What the exercise asks: Look through the data and write out every line with the word "imported" in it.

Supplied material:
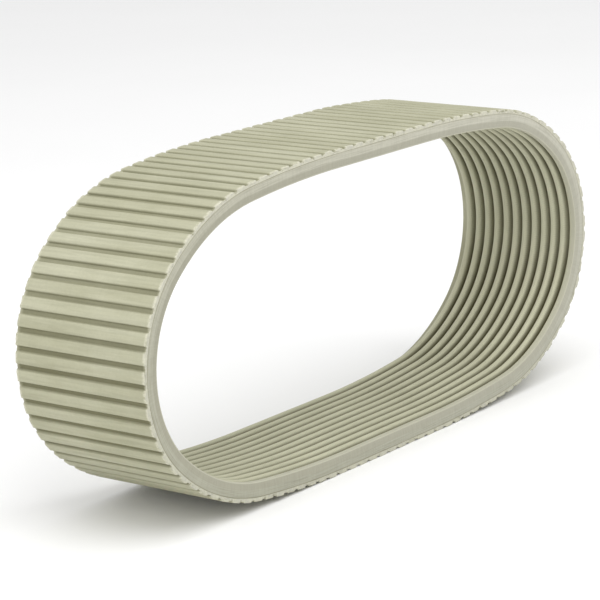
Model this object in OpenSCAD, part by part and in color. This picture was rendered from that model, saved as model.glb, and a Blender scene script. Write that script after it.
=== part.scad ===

---

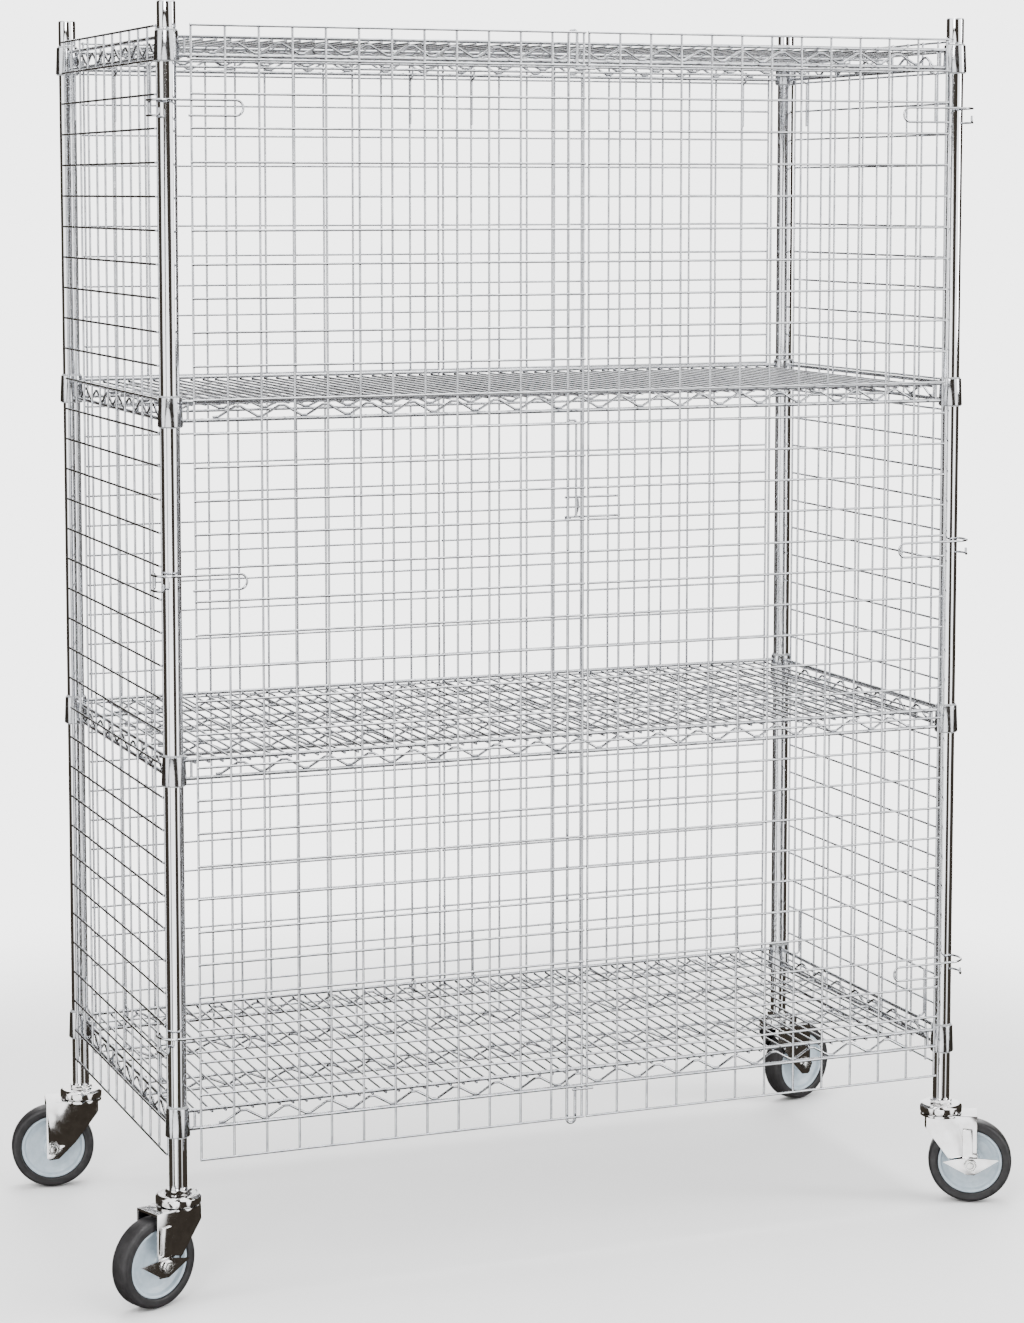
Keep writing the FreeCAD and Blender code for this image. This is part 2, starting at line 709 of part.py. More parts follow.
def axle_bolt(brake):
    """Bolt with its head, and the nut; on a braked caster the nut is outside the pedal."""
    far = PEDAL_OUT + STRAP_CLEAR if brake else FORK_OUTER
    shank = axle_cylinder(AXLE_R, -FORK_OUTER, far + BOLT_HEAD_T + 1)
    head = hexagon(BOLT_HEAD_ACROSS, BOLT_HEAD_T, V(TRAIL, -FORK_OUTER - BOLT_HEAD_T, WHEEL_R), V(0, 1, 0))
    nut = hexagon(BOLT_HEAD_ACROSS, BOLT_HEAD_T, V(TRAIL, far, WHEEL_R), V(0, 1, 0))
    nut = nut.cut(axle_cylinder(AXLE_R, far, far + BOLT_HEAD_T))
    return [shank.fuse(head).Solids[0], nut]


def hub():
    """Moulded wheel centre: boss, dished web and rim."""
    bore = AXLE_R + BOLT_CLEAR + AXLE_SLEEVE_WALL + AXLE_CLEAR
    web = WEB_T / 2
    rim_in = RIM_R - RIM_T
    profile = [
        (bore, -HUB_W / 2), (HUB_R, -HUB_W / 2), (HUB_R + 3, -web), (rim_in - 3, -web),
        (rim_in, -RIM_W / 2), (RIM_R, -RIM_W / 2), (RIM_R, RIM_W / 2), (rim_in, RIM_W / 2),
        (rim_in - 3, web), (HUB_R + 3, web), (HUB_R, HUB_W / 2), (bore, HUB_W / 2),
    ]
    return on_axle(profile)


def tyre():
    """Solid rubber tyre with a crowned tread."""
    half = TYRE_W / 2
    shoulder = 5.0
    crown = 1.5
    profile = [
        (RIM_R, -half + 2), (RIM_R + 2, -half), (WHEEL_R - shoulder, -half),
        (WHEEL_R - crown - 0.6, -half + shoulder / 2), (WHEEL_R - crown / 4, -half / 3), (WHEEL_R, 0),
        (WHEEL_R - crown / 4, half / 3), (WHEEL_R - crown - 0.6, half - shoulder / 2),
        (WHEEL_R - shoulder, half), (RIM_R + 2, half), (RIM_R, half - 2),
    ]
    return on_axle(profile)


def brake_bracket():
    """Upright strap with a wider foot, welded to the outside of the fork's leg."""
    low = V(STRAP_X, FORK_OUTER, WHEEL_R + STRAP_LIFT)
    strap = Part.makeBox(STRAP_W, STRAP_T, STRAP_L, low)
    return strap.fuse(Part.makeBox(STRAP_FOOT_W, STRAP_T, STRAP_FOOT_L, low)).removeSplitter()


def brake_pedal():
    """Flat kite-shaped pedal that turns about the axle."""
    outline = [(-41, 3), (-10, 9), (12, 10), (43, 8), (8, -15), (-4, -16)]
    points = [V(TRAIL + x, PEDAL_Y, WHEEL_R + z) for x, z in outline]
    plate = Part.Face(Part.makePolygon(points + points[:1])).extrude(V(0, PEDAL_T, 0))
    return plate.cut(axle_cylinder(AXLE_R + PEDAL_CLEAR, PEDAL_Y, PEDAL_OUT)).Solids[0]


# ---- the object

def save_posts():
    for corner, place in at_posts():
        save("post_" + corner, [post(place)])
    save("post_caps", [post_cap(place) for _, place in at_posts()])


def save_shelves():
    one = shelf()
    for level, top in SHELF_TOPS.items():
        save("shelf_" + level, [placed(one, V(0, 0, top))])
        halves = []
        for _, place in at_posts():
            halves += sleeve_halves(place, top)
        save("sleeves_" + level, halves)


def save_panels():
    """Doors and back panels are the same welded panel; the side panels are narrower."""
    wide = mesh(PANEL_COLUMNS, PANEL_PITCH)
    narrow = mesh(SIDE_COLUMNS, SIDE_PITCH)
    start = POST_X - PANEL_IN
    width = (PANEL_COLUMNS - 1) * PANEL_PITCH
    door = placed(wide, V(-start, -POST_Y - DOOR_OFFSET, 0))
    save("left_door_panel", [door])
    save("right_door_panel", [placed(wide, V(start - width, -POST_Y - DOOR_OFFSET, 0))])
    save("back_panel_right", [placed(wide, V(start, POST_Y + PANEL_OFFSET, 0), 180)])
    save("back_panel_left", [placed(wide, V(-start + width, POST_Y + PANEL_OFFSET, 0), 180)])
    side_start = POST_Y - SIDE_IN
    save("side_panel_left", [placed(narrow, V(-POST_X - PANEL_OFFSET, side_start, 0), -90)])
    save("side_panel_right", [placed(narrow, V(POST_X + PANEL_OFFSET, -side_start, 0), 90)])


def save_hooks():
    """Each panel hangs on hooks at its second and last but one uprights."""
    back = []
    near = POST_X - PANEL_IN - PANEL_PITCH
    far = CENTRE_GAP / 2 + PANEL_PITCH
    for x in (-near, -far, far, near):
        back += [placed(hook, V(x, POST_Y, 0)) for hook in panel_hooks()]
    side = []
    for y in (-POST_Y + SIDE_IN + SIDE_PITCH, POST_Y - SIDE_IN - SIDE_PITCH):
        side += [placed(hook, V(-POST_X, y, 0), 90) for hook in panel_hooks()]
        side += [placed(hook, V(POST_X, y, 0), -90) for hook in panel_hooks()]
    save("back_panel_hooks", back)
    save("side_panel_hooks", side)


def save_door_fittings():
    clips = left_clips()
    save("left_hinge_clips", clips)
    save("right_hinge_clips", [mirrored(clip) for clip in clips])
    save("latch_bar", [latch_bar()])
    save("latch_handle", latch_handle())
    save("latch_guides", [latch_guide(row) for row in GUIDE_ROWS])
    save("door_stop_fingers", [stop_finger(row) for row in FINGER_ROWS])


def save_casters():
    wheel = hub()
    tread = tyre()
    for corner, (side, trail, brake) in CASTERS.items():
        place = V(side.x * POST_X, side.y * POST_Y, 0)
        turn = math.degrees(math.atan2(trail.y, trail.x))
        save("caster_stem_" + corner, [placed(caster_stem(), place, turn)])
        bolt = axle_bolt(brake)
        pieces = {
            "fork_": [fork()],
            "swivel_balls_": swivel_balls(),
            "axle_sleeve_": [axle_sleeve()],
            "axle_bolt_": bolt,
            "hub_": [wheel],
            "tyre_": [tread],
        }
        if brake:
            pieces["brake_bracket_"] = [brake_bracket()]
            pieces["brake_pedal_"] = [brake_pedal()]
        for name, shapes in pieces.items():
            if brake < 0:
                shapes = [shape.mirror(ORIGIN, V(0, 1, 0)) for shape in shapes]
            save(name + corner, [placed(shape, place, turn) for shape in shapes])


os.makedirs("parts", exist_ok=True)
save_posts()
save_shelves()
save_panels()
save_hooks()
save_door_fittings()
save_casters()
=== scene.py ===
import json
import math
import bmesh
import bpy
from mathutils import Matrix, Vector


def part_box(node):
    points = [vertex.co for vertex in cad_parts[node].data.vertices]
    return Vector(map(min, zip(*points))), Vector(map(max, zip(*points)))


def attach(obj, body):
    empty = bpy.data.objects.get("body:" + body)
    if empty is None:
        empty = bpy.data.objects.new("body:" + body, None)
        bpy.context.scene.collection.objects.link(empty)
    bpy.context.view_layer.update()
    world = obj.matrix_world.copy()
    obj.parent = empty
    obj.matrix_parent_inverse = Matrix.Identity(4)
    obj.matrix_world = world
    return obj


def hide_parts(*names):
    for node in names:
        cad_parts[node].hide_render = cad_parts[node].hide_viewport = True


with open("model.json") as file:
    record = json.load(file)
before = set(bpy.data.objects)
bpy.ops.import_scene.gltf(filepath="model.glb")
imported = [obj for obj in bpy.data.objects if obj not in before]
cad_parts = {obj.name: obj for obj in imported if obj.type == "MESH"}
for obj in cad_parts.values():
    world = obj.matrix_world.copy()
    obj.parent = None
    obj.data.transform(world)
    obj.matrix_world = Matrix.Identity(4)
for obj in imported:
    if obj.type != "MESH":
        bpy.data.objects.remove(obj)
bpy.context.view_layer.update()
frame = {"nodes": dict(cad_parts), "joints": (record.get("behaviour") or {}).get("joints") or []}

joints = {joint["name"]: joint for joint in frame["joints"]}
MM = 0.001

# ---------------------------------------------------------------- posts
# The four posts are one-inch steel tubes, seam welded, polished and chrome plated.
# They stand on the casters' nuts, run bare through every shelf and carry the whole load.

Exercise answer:
imported = [obj for obj in bpy.data.objects if obj not in before]
cad_parts = {obj.name: obj for obj in imported if obj.type == "MESH"}
for obj in imported:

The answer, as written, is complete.